# START OF Dataset section
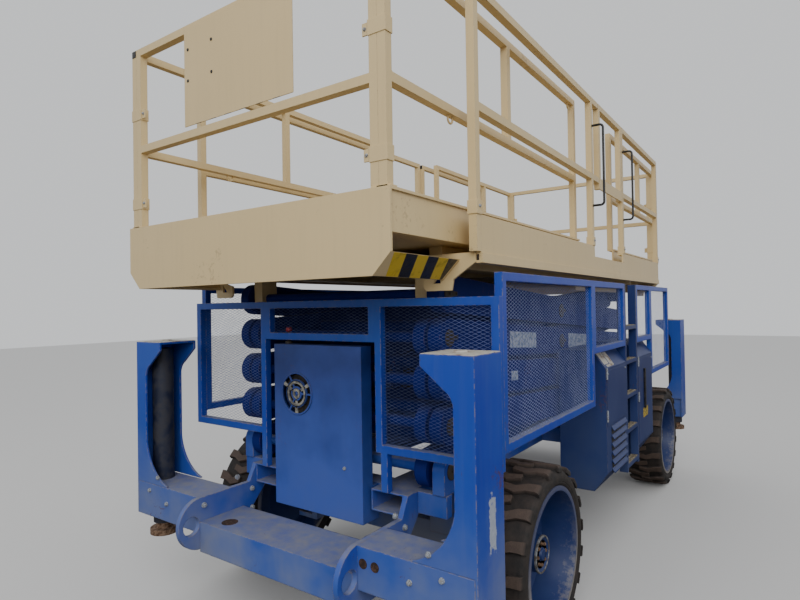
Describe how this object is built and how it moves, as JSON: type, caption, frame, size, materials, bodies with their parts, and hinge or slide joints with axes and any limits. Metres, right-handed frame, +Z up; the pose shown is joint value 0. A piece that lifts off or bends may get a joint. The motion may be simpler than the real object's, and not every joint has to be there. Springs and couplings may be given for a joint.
{
  "type": "scissor lift",
  "caption": "Rough-terrain scissor lift, folded: stacked arms under a railed platform with two roll-out decks, four wheels and corner outriggers.",
  "frame": {"origin": "on the ground, under the middle of the folded machine", "axes": "+Z up, the front faces -Y, +X to the right seen from the front"},
  "size_m": [2.3, 5.11, 3.24],
  "materials": {
    "chassis_paint": "faded blue enamel on steel",
    "arm_paint": "dark blue enamel on steel",
    "platform_paint": "cream enamel on steel",
    "mesh": "painted expanded metal",
    "wheel_paint": "blue enamel, worn at the flange",
    "tyre": "dusty black rubber",
    "dark_steel": "greasy dark steel",
    "rod_steel": "plated rod",
    "leg_steel": "rusty steel",
    "handle_black": "black enamel"
  },
  "bodies": {
    "chassis": {"chassis_rails": "chassis_paint", "chassis_members": "chassis_paint", "front_crossbeam": "chassis_paint", "rear_crossbeam": "chassis_paint", "front_lugs": "chassis_paint", "rear_lugs": "chassis_paint", "towers": "chassis_paint", "jack_barrels": "dark_steel", "base_stand": "chassis_paint", "front_axle": "chassis_paint", "rear_axle": "chassis_paint", "front_cabinet": "chassis_paint", "side_cabinets": "chassis_paint", "engine_block": "dark_steel", "front_guard": "chassis_paint", "side_guards": "chassis_paint", "mesh_sheets": "mesh", "ladder": "chassis_paint"},
    "inner_1": {"inner_arms_1": "arm_paint"},
    "outer_1": {"outer_arms_1": "arm_paint"},
    "inner_2": {"inner_arms_2": "arm_paint"},
    "outer_2": {"outer_arms_2": "arm_paint"},
    "inner_3": {"inner_arms_3": "arm_paint"},
    "outer_3": {"outer_arms_3": "arm_paint"},
    "inner_4": {"inner_arms_4": "arm_paint"},
    "outer_4": {"outer_arms_4": "arm_paint"},
    "platform": {"platform_deck": "platform_paint", "platform_brackets": "platform_paint", "rails_right": "platform_paint", "rails_left": "platform_paint", "grab_handles": "handle_black"},
    "gate": {"gate": "platform_paint"},
    "extension": {"extension_deck": "platform_paint", "extension_side_rails": "platform_paint", "extension_front_rails": "platform_paint"},
    "rear_extension": {"rear_extension_deck": "platform_paint", "rear_extension_side_rails": "platform_paint", "rails_rear": "platform_paint"},
    "lift_barrel": {"lift_barrel": "dark_steel"},
    "lift_rod": {"lift_rod": "rod_steel"},
    "jack_fr": {"jack_leg_fr": "leg_steel"},
    "jack_fl": {"jack_leg_fl": "leg_steel"},
    "jack_rr": {"jack_leg_rr": "leg_steel"},
    "jack_rl": {"jack_leg_rl": "leg_steel"},
    "knuckle_r": {"knuckle_r": "dark_steel"},
    "knuckle_l": {"knuckle_l": "dark_steel"},
    "tie_rod": {"tie_rod": "dark_steel"},
    "wheel_fl": {"rim_fl": "wheel_paint", "tyre_fl": "tyre"},
    "wheel_fr": {"rim_fr": "wheel_paint", "tyre_fr": "tyre"},
    "wheel_rl": {"rim_rl": "wheel_paint", "tyre_rl": "tyre"},
    "wheel_rr": {"rim_rr": "wheel_paint", "tyre_rr": "tyre"}
  },
  "joints": [
    {"name": "scissor_lift", "type": "hinge", "parent": "chassis", "child": "inner_1", "pos_m": [0, -1.835, 0.97], "axis": [1, 0, 0], "range_deg": [0, 46]},
    {"name": "arm_cross_1", "type": "hinge", "parent": "inner_1", "child": "outer_1", "pos_m": [0, -0.18865, 1.08], "axis": [1, 0, 0], "range_deg": [-92.4, 0.4]},
    {"name": "arm_pin_2", "type": "hinge", "parent": "outer_1", "child": "inner_2", "pos_m": [0, -1.835, 1.19], "axis": [1, 0, 0], "range_deg": [-0.4, 92.4]},
    {"name": "arm_cross_2", "type": "hinge", "parent": "inner_2", "child": "outer_2", "pos_m": [0, -0.18865, 1.3], "axis": [1, 0, 0], "range_deg": [-92.4, 0.4]},
    {"name": "arm_pin_3", "type": "hinge", "parent": "outer_2", "child": "inner_3", "pos_m": [0, -1.835, 1.41], "axis": [1, 0, 0], "range_deg": [-0.4, 92.4]},
    {"name": "arm_cross_3", "type": "hinge", "parent": "inner_3", "child": "outer_3", "pos_m": [0, -0.18865, 1.52], "axis": [1, 0, 0], "range_deg": [-92.4, 0.4]},
    {"name": "arm_pin_4", "type": "hinge", "parent": "outer_3", "child": "inner_4", "pos_m": [0, -1.835, 1.63], "axis": [1, 0, 0], "range_deg": [-0.4, 92.4]},
    {"name": "arm_cross_4", "type": "hinge", "parent": "inner_4", "child": "outer_4", "pos_m": [0, -0.18865, 1.74], "axis": [1, 0, 0], "range_deg": [-92.4, 0.4]},
    {"name": "platform_pin", "type": "hinge", "parent": "outer_4", "child": "platform", "pos_m": [0, -1.835, 1.85], "axis": [1, 0, 0], "range_deg": [-0.4, 46.4]},
    {"name": "lift_barrel_pin", "type": "hinge", "parent": "inner_1", "child": "lift_barrel", "pos_m": [0, 0.95881, 1.15667], "axis": [1, 0, 0], "range_deg": [-108.77, 0.4]},
    {"name": "lift_rod_slide", "type": "slide", "parent": "lift_barrel", "child": "lift_rod", "axis": [0, -0.9973, 0.0728], "range_m": [-0.002, 1.2071]},
    {"name": "gate_hinge", "type": "hinge", "parent": "platform", "child": "gate", "pos_m": [0.96, 0.556, 2.6], "axis": [0, 0, 1], "range_deg": [-90, 0]},
    {"name": "extension_slide", "type": "slide", "parent": "platform", "child": "extension", "axis": [0, -1, 0], "range_m": [0, 1]},
    {"name": "rear_extension_slide", "type": "slide", "parent": "platform", "child": "rear_extension", "axis": [0, 1, 0], "range_m": [0, 0.6]},
    {"name": "jack_slide_fr", "type": "slide", "parent": "chassis", "child": "jack_fr", "axis": [0, 0, -1], "range_m": [0, 0.43]},
    {"name": "jack_slide_fl", "type": "slide", "parent": "chassis", "child": "jack_fl", "axis": [0, 0, -1], "range_m": [0, 0.43]},
    {"name": "jack_slide_rr", "type": "slide", "parent": "chassis", "child": "jack_rr", "axis": [0, 0, -1], "range_m": [0, 0.43]},
    {"name": "jack_slide_rl", "type": "slide", "parent": "chassis", "child": "jack_rl", "axis": [0, 0, -1], "range_m": [0, 0.43]},
    {"name": "steer_right", "type": "hinge", "parent": "chassis", "child": "knuckle_r", "pos_m": [0.69, -1.4, 0.47], "axis": [0, 0, 1], "range_deg": [-25, 25]},
    {"name": "steer_left", "type": "hinge", "parent": "chassis", "child": "knuckle_l", "pos_m": [-0.69, -1.4, 0.47], "axis": [0, 0, 1], "range_deg": [-25.3, 25.3]},
    {"name": "tie_rod_pin", "type": "hinge", "parent": "knuckle_r", "child": "tie_rod", "pos_m": [0.69, -1.21, 0.41], "axis": [0, 0, 1], "range_deg": [-25.3, 25.3]},
    {"name": "wheel_spin_fl", "type": "hinge", "parent": "knuckle_l", "child": "wheel_fl", "pos_m": [-0.94, -1.4, 0.47], "axis": [1, 0, 0], "continuous": true},
    {"name": "wheel_spin_fr", "type": "hinge", "parent": "knuckle_r", "child": "wheel_fr", "pos_m": [0.94, -1.4, 0.47], "axis": [1, 0, 0], "continuous": true},
    {"name": "wheel_spin_rl", "type": "hinge", "parent": "chassis", "child": "wheel_rl", "pos_m": [-0.94, 1.815, 0.47], "axis": [1, 0, 0], "continuous": true},
    {"name": "wheel_spin_rr", "type": "hinge", "parent": "chassis", "child": "wheel_rr", "pos_m": [0.94, 1.815, 0.47], "axis": [1, 0, 0], "continuous": true}
  ],
  "couplings": [
    {"joint": "arm_cross_1", "follows": "scissor_lift", "ratio": -2},
    {"joint": "arm_pin_2", "follows": "scissor_lift", "ratio": 2},
    {"joint": "arm_cross_2", "follows": "scissor_lift", "ratio": -2},
    {"joint": "arm_pin_3", "follows": "scissor_lift", "ratio": 2},
    {"joint": "arm_cross_3", "follows": "scissor_lift", "ratio": -2},
    {"joint": "arm_pin_4", "follows": "scissor_lift", "ratio": 2},
    {"joint": "arm_cross_4", "follows": "scissor_lift", "ratio": -2},
    {"joint": "platform_pin", "follows": "scissor_lift", "ratio": 1},
    {"joint": "lift_barrel_pin", "follows": "scissor_lift", "ratio": -2.3558},
    {"joint": "lift_rod_slide", "follows": "scissor_lift", "m_per_rad": 1.4998},
    {"joint": "steer_left", "follows": "steer_right", "ratio": 1},
    {"joint": "tie_rod_pin", "follows": "steer_right", "ratio": -1}
  ]
}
# END OF Dataset section
Exactly how many lines in the data above contain the word "materials"? Respond with the number and nothing more.

2